Tuesday, 1:30 p.m.: I arrive at the studio on Santa Monica Blvd & La Brea. The place isn't unknown to me. Some months before a sudden liking for benevolence had led me here to help a mate who had to audition six dozen models...in one day! I've lost some illusions here, I've learned how you can change from a Tex Avery style excitement (for the first 30) to the deepest boredom of the world (during the following 70) and I discovered that girls are sometimes "compelled" to smile to you. The murderous realism, "the savage journey to the heart of the American dream": I was already in its middle.

Tuesday, 2:30 p.m.: a call: "Sorry, old man", the voice says. "We have to delay. Johnny Depp arrives only at 5 o'clock." He just left for a ride...Michel Haddi, the photographer, shows reassuring: "We'll make it, we'll make it!" No doubt, but we had decided to shoot outdoor, on the studio's roof, where Michel had arranged a surprise for Johnny and at 5 o'clock the light is no more the same. Out of the question securing the interview first and then taking the photographs. We have to shoot as soon as possible. But it needs time! Will it remain enough? Michel promises to be supersonic. We wait again. A long time. It lets us have a look at the heap of clothes the stylist brought. The make-up room is a real store. Fairly a showroom, with lots of jackets, pants and shirts hanging on wheeled wardrobes, in impeccable order. Very pro.

Tuesday, 4:50 p.m.: One of Johnny's publicists (American version of the press agent) lands to reassure us: HE is on the road in his car, HE will not be late. Hollywood publicists are often women, and the bigger their client is the more their panoply - portable, 4x4, Armani suit - looks like cliché. But, it's a man. In jeans. T-shirt. Young. Calm. And, what's more, he dares smoke cigarettes like us in a town where a smoker is a junkie. That's maybe a good sign. Besides he's alone. Stars of Depp's mettle are generally constantly preceded, followed and surrounded by a pack of assistants of various rank whose circus can, according to the circumstances, annoy or amuse. The height of ridicule are those eternal earphones and walkie-talkies with which they communicate to each other without bothering the star. Nothing like that today. Or nothing like that with Johnny? The question is open.

Twenty minutes later a guy, with a loose Rasta cap falling on his head, arrives on his own, discretely, walking quiet, and begins to introduce himself to everyone. It's him! Neither horde nor earphones. You may not be fascinated by the stars, but you are compelled to recognize this boy has got an "aura" much above the average. What strikes first is his features' fineness. You'd say he is 25 - ten years younger than he is - and his glance only makes him look older. You remark his quiet voice too. Quiet, very quiet. He economizes his words. He says nothing unnecessary. Maybe speaking bothers him. But his tone shows it's not so. He chooses, it's only that, no bullshit. He looks human. Suddenly you rather feel like leaving him in peace.

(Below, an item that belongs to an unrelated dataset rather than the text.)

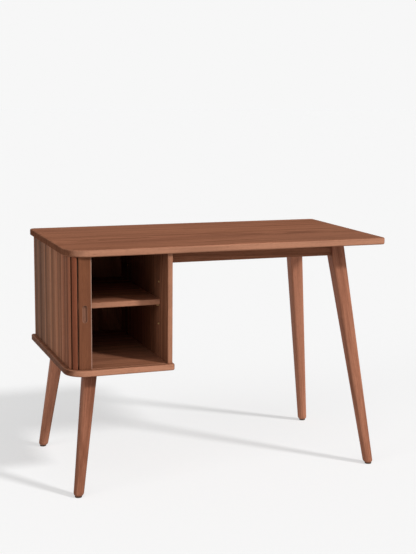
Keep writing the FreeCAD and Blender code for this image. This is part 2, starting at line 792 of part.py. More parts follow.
def apron_tenons(seams, play):
    """The tenons across the aprons' seams with the side panel and the right legs or, given a play, their
    mortises. The seams are "panel", "front_leg", "back_leg" or "all"."""
    half = size.tenon_thickness / 2 + play
    reach = size.tenon_reach + play
    height = size.tenon_height + 2 * play
    low = APRON_MIDDLE - height / 2
    tenons = []
    for y, end_seam, name in zip(apron_centre_lines(), (END_APRON_START, size.desk_depth - END_APRON_START),
                                 ("front_leg", "back_leg")):
        if seams in ("panel", "all"):
            tenons.append(box(PANEL_OUTER - reach, y - half, low, 2 * reach, 2 * half, height))
        if seams in (name, "all"):
            x = END_APRON_FACE - size.apron_thickness / 2
            tenons.append(box(LONG_APRON_END - reach, y - half, low, 2 * reach, 2 * half, height))
            tenons.append(box(x - half, end_seam - reach, low, 2 * half, 2 * reach, height))
    return tenons


def corner_diagonal(leg):
    """The inner corner that the aprons' inner faces make, and the way of its diagonal into the desk."""
    x = END_APRON_FACE - size.apron_thickness
    y = (FRONT_APRON_FACE + size.apron_thickness if leg.backward > 0
         else BACK_APRON_FACE - size.apron_thickness)
    return x, y, QUARTER_TURN if leg.backward > 0 else 2 * QUARTER_TURN


def corner_block(leg, grown):
    """A mitred brace across the inner corner. grown is how far it is lengthened up and down."""
    body = new_body("corner_block_blank")
    sketch = new_sketch(body, "XY_Plane")
    near = size.block_offset
    far = near + size.block_thickness * ROOT_TWO
    polygon(sketch, ((near, 0.0), (far, 0.0), (0.0, far), (0.0, near)))
    pad(body, sketch, size.apron_height + 2 * grown)
    x, y, turn = corner_diagonal(leg)
    return place(body, x, y, APRON_BOTTOM - grown, turn)


def diagonal_rod(leg, start, radius, length):
    """A level cylinder on the corner's diagonal, at the aprons' middle height."""
    x, y, turn = corner_diagonal(leg)
    step = start / ROOT_TWO
    return rod(x - step, y + leg.backward * step, APRON_MIDDLE, radius, length,
               turn + QUARTER_TURN / 2)


def make_right_legs():
    """Each right leg has an upright shoulder for each apron and a facet for its corner block."""
    reach = 4 * FRONT_RIGHT.half(UNDERSIDE)
    height = size.apron_height + 1.0
    for leg, seam in zip(RIGHT_LEGS, ("front_leg", "back_leg")):
        x, y = leg.top
        long_shoulder = box(LONG_APRON_END - reach, y - reach, APRON_BOTTOM, reach, 2 * reach, height)
        start = END_APRON_START if leg.backward > 0 else size.desk_depth - END_APRON_START - reach
        end_shoulder = box(x - reach, start, APRON_BOTTOM, 2 * reach, reach, height)
        bore = diagonal_rod(leg, -size.hole_end_play, size.bolt_radius + size.hole_play,
                            size.corner_bolt_length)
        tools = [long_shoulder, end_shoulder, corner_block(leg, Size.of(1.0)), bore]
        subpart(cut(leg_blank(leg), tools + apron_tenons(seam, size.hole_play)), leg.label)


def bolt_bore(leg):
    """The clearance hole for a corner's bolt, through everything on the corner's inner side."""
    return diagonal_rod(leg, Size.of(0), size.bolt_radius + size.hole_play, 2 * size.corner_bolt_length)


def make_corner_blocks():
    blocks, nuts = [], []
    for leg in RIGHT_LEGS:
        blocks.append(cut(corner_block(leg, Size.of(0)), [bolt_bore(leg)]))
        nut = doc.addObject("Part::Prism", "nut")
        nut.Polygon = 6
        bind(nut, Circumradius=size.nut_radius, Height=size.nut_height)
        x, y, turn = corner_diagonal(leg)
        step = (size.block_offset / ROOT_TWO + size.block_thickness) / ROOT_TWO
        place(nut, x - step, y + leg.backward * step, APRON_MIDDLE)
        bore = bolt_bore(leg)
        nut.Placement.Rotation = bore.Placement.Rotation
        nuts.append(cut(nut, [bore]))
    subpart(group(blocks), "corner_blocks")
    subpart(group(nuts), "corner_nuts")


def make_aprons():
    length = LONG_APRON_END - PANEL_OUTER
    front = box(PANEL_OUTER, FRONT_APRON_FACE, APRON_BOTTOM, length, size.apron_thickness, size.apron_height)
    back = box(PANEL_OUTER, BACK_APRON_FACE - size.apron_thickness, APRON_BOTTOM, length,
               size.apron_thickness, size.apron_height)
    end = box(END_APRON_FACE - size.apron_thickness, END_APRON_START, APRON_BOTTOM, size.apron_thickness,
              size.desk_depth - 2 * END_APRON_START, size.apron_height)
    for apron, label in ((front, "front_apron"), (back, "back_apron"), (end, "end_apron")):
        subpart(cut(apron, apron_tenons("all", size.hole_play)), label)


def make_loose_tenons():
    tenons = apron_tenons("all", 0.0) + [leg_tenon(leg, 0.0) for leg in LEFT_LEGS]
    subpart(group(tenons), "loose_tenons")


def glue_block(x, y, turn):
    """A three-cornered block under the desktop, against an apron's inner face, from its low corner."""
    body = new_body("glue_block_blank")
    sketch = new_sketch(body, "YZ_Plane")
    side = size.glue_block_side
    polygon(sketch, ((0.0, 0.0), (side, side), (0.0, side)))
    pad(body, sketch, size.glue_block_length)
    return place(body, x, y, UNDERSIDE - side, turn)


def make_glue_blocks():
    half = size.glue_block_length / 2
    span = LONG_APRON_END - PANEL_OUTER
    blocks = []
    for share in (0.3, 0.7):
        x = PANEL_OUTER + span * share
        blocks.append(glue_block(x - half, FRONT_APRON_FACE + size.apron_thickness, 0.0))
        blocks.append(glue_block(x + half, BACK_APRON_FACE - size.apron_thickness, 2 * QUARTER_TURN))
    for share in (0.38, 0.62):
        blocks.append(glue_block(END_APRON_FACE - size.apron_thickness, size.desk_depth * share - half,
                                 QUARTER_TURN))
    subpart(group(blocks), "glue_blocks")


def make_glides():
    glides = [rod(*leg.foot, 0.0, size.glide_radius, size.glide_thickness) for leg in LEFT_LEGS + RIGHT_LEGS]
    subpart(group(glides), "foot_glides")


def check_document():
    """Stops on any object that failed, which a recompute leaves without a word."""
    doc.recompute()
    for item in doc.Objects:
        if {"Invalid", "Error"} & set(item.State):
            raise RuntimeError(item.Label + " failed: " + str(item.State))
    for item in subparts:
        if item.Shape.isNull() or not item.Shape.isValid() or not item.Shape.Solids:
            raise RuntimeError(item.Label + " has no valid shape")


def main():
    make_desktop()
    make_cabinet_base()
    make_walls()
    make_shelf()
    make_pegs()
    make_wall_splines()
    make_lead_rail()
    make_slats()
    make_canvas()
    make_aprons()
    make_left_legs()
    make_base_inserts()
    make_right_legs()
    make_corner_blocks()
    make_glides()
    make_loose_tenons()
    make_glue_blocks()
    make_hanger_bolts()
    check_document()
    os.makedirs("parts", exist_ok=True)
    for item in subparts:
        item.Shape.exportStep(os.path.join("parts", item.Label + ".step"))
    print(len(subparts), "pieces written")


main()
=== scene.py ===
import json

import bpy
import numpy as np
from mathutils import Euler, Matrix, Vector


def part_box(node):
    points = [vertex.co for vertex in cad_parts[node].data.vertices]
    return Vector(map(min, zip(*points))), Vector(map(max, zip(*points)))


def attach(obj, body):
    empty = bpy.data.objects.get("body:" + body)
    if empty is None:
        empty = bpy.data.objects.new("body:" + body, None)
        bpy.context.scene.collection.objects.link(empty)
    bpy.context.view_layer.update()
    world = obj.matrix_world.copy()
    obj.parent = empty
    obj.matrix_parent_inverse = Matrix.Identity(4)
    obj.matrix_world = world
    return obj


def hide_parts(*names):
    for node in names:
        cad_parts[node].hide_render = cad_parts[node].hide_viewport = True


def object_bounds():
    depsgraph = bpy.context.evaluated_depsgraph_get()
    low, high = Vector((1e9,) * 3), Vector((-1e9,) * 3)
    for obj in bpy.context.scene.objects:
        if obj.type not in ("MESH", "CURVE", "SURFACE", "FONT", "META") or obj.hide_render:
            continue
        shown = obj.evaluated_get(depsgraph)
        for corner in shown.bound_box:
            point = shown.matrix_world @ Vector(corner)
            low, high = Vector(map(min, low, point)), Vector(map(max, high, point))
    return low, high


bl_info = {
    "name": "Tambour Desk",
    "version": (1, 0, 0),
    "blender": (4, 5, 0),
    "location": "3D View > Sidebar > Desk",
    "description": "Builds a walnut writing desk whose cabinet is closed by a tambour",
    "category": "Add Mesh",
}

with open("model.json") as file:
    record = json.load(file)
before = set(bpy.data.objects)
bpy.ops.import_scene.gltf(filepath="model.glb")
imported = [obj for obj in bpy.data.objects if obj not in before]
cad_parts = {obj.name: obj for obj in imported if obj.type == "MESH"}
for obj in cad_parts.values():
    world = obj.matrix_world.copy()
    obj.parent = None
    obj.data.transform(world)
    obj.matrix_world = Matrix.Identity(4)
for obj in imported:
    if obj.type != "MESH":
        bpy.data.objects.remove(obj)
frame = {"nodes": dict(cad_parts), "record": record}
CAD_BOX = [list(corner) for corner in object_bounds()]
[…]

A bicycle's chain coming out from one of his beige jeans' pockets and some motorcycle's grease on his arm let you think maybe he was just doing a repair on one of his motorcycles before he comes. The motorists know how much it gets on your nerves to not take care of an old vehicle. He casts a glance at the clothes they propose to him. The make-up artist sees the grease and begins to take it out. It annoys him a little: "Let it be!" he says.

Then they hand him two big leather jackets, a beige one and a black one. He hesitates, slips on one reluctantly, then he explains his embarrassment: "No, it makes me a bit too… Matthew McConaughey!" We all are in stitches, what turds we are, but we are actually in stitches. He relaxes. With a quite English humor he balances his at first freezing verbal economy with clownery. At last he votes for a black T-shirt. He always votes for a black T-shirt.

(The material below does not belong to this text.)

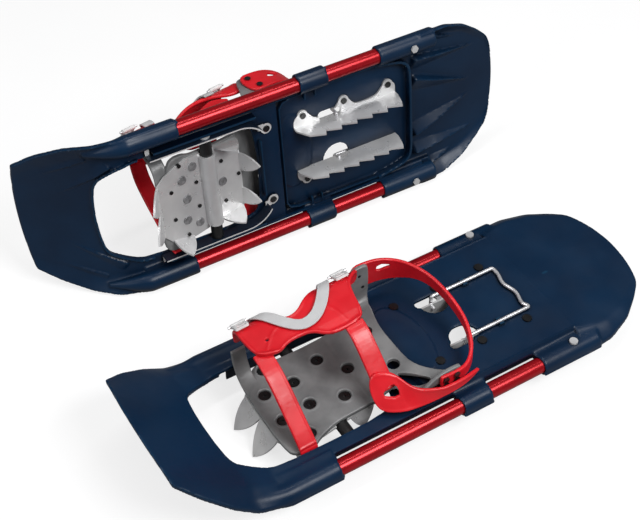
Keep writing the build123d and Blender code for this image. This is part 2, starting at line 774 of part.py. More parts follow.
with BuildPart() as heel_strap:
    with BuildSketch(Plane.XY.offset(5)):
        with BuildLine():
            Spline(
                (-84, -66.7),
                (-103, -66.7),
                (-121, -61.5),
                (-137, -50),
                (-147, -30),
                (-152, 0),
                (-149, 31),
                (-142, 50),
                (-133, 62),
                (-121, 70.8),
                (-112, 72.1),
                (-90, 72.1),
            )
        trace(line_width=strap_thickness)
    extrude(amount=60)
    add(strap_heights.part, mode=Mode.INTERSECT)
    with BuildSketch(Plane.XZ.offset(inner_tab)):
        with Locations((-92, 40)):
            RectangleRounded(20, 34, 4)
    extrude(amount=strap_thickness)
    with BuildSketch(Plane.XZ.offset(-outer_tab)):
        with Locations((-103, 23)):
            RectangleRounded(24, 18, 4)
    extrude(amount=-strap_thickness)
    with BuildSketch(Plane.XZ.offset(60)):
        with Locations(inner_rivets):
            Circle(rivet_shank + fixed_gap)
    extrude(amount=16, mode=Mode.SUBTRACT)
    with BuildSketch(Plane.XZ.offset(-60)):
        with Locations(outer_rivets):
            Circle(rivet_shank + fixed_gap)
    extrude(amount=-20, mode=Mode.SUBTRACT)

with BuildPart() as heel_strap_rivets:
    for rivets, wall_face, head_face, way in [
        (inner_rivets, -60.6, -inner_tab - strap_thickness, 1),
        (outer_rivets, 66.4, outer_tab + strap_thickness, -1),
    ]:
        with BuildSketch(Plane.XZ.offset(-wall_face)):
            with Locations(rivets):
                Circle(rivet_shank)
        extrude(amount=way * (abs(head_face - wall_face) + 0.9))
        with BuildSketch(Plane.XZ.offset(-head_face + way * 0.8)):
            with Locations(rivets):
                Circle(3.2)
        extrude(amount=way * 1.0)

with BuildPart() as pull_webbing:
    with BuildSketch(Plane.XY.offset(40)):
        with BuildLine():
            Spline(
                (24, -52),
                (21, -46),
                (14, -36),
                (6, -21),
                (-5, -14.5),
                (-19, -16.5),
                (-33, -28),
                (-44, -42),
                (-48, -50),
            )
        trace(line_width=11)
    extrude(amount=40)
    add(arch_band(strap_thickness + 0.4, 1.4, -90, 60), mode=Mode.INTERSECT)

# ---------------------------------------------------------------- the pair

frame_pieces = {
    "deck": deck.part,
    "outer_tube": tube.part,
    "inner_tube": mirror(tube.part, about=Plane.XZ),
    "tail_screws": tail_screws.part,
    "outer_side_rail": side_rail.part,
    "inner_side_rail": mirror(side_rail.part, about=Plane.XZ),
    "side_rail_rivets": side_rail_rivets.part,
    "pivot_rod": pivot_rod.part,
    "pivot_bush": pivot_bush.part,
    "outer_heel_blade": heel_blade.part,
    "inner_heel_blade": mirror(heel_blade.part, about=Plane.XZ),
    "heel_blade_rivets": heel_blade_rivets.part,
    "heel_lifter": heel_lifter.part,
    "lifter_clips": lifter_clips.part,
}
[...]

We go up to the studio's roof that serves as an outside parking too. A white convertible Mercedes is waiting for him for the photos. It was the surprise. Even if it's clear that Johnny doesn't love being photographed, he follows Michel's instructions very professionally. What bothers him is to take off his glasses. When he does it, with the sun in his face, he opens his eyes one or two seconds, then he closes them ten or twelve. You have to release the camera at the right time.